MinION-based long-read sequencing and assembly extends the Caenorhabditis elegans reference genome

Abstract

Advances in long read single molecule sequencing have opened new possibilities for 'benchtop' whole genome sequencing. The Oxford Nanopore Technologies MinION is a portable device that uses nanopore technology that can directly sequence DNA molecules. MinION single molecule long sequence reads are well suited for de novo assembly of complex genomes as they facilitate the construction of highly contiguous physical genome maps obviating the need for labor-intensive physical genome mapping. Long sequence reads can also be used to delineate complex chromosomal rearrangements, such as those that occur in tumour cells, that can confound analysis using short reads. Here, we assessed MinION long read-derived sequences for feasibility concerning: 1) the de novo assembly of a large complex genome and 2) the elucidation of complex rearrangements. The genomes of two Caenorhabditis elegans strains, a wild type strain and a strain containing two complex rearrangements were sequenced with MinION. Up to 42-fold coverage was obtained from a single flowcell and the best pooled data assembly produced a highly contiguous wild type C. elegans genome containing 48 contigs (N50 contig length = 3.99 Mb) covering >99% of the 100,286,401 base reference genome.

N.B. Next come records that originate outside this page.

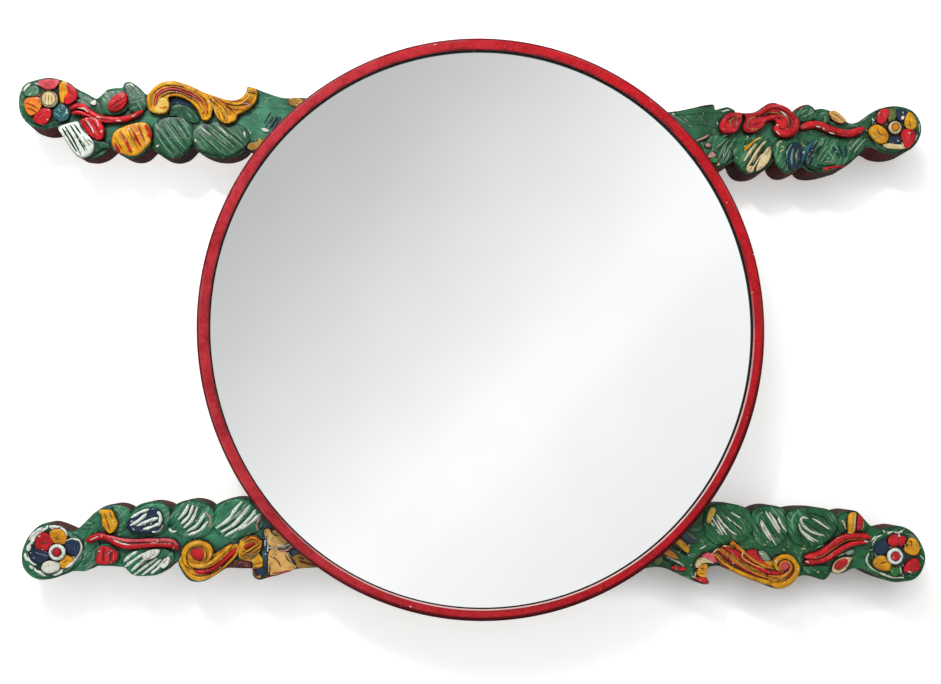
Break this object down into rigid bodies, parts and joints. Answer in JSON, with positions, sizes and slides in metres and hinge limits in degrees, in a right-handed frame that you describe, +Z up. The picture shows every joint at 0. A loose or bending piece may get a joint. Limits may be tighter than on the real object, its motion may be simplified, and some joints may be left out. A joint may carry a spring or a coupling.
{
  "type": "wall mirror",
  "caption": "Round wall mirror in a narrow red hoop, carried by two carved and painted rails that reach out past it on both sides and end in rosettes.",
  "frame": {"origin": "on the wall plane, behind the middle of the hoop", "axes": "+X to the viewer's right along the rails, +Y into the wall, +Z up; the glass faces -Y"},
  "size_m": [1.3152, 0.076, 0.8219],
  "materials": {
    "hoop_paint": "glossy red paint on bent wood",
    "black_edging": "matt black",
    "mirror_glass": "silvered glass",
    "packing_foam": "foam sheet",
    "plywood": "plain plywood",
    "screw_steel": "zinc plated",
    "hanger_steel": "zinc plated",
    "rail_paint": "worn gloss green paint with dark brown sides",
    "petal_paint": "worn gloss paint in several colours",
    "button_paint": "worn cream paint",
    "leaf_paint": "worn striped paint",
    "stem_paint": "gloss red paint",
    "scroll_paint": "worn ochre and red paint",
    "rubber": "matt black rubber"
  },
  "bodies": {
    "frame": {"hoop_frame": "hoop_paint", "edging_ring": "black_edging", "mirror_glass": "mirror_glass", "glass_packing": "packing_foam", "backing_board": "plywood", "board_screws": "screw_steel", "upper_rail": "rail_paint", "lower_rail": "rail_paint", "frame_screws": "screw_steel", "hanger_strap_left": "hanger_steel", "hanger_strap_right": "hanger_steel", "hanger_screws": "screw_steel", "bumper_pads": "rubber", "upper_left_petals": "petal_paint", "upper_left_button": "button_paint", "upper_left_leaves": "leaf_paint", "upper_left_stem": "stem_paint", "upper_left_scroll": "scroll_paint", "upper_right_petals": "petal_paint", "upper_right_button": "button_paint", "upper_right_leaves": "leaf_paint", "upper_right_stem": "stem_paint", "upper_right_scroll": "scroll_paint", "lower_left_petals": "petal_paint", "lower_left_button": "button_paint", "lower_left_leaves": "leaf_paint", "lower_left_stem": "stem_paint", "lower_left_scroll": "scroll_paint", "lower_right_petals": "petal_paint", "lower_right_button": "button_paint", "lower_right_leaves": "leaf_paint", "lower_right_stem": "stem_paint", "lower_right_scroll": "scroll_paint"},
    "ring_left": {"hanger_ring_left": "hanger_steel"},
    "ring_right": {"hanger_ring_right": "hanger_steel"}
  },
  "joints": [
    {"name": "ring_left_fold", "type": "hinge", "parent": "frame", "child": "ring_left", "pos_m": [-0.234, -0.0052, 0.30778], "axis": [1, 0, 0], "range_deg": [0, 180]},
    {"name": "ring_right_fold", "type": "hinge", "parent": "frame", "child": "ring_right", "pos_m": [0.234, -0.0052, 0.30778], "axis": [1, 0, 0], "range_deg": [0, 180]}
  ]
}
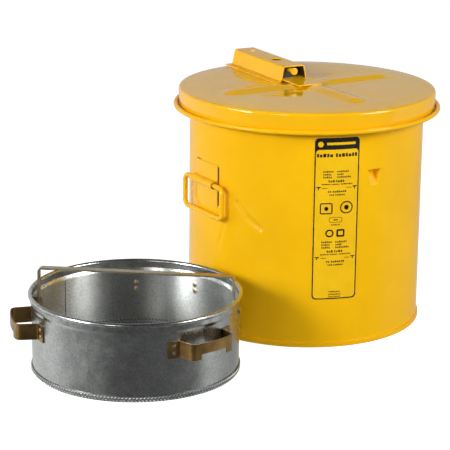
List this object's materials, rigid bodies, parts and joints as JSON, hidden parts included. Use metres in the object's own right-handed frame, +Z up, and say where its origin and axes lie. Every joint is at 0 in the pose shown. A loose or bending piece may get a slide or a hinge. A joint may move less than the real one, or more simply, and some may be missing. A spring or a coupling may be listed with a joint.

Further, the MinION-derived genome assembly expanded the C. elegans reference genome by >2Mb due to a more accurate determination of repetitive sequence elements, and assembled the complete genomes of two co-extracted bacteria. MinION long read sequence data also facilitated the elucidation of complex rearrangements in a mutagenized strain. The sequence accuracy of the MinION long read contigs (~98%) was improved using Illumina-derived sequence data to polish the final genome assembly to 99.8% nucleotide accuracy when compared to the reference assembly.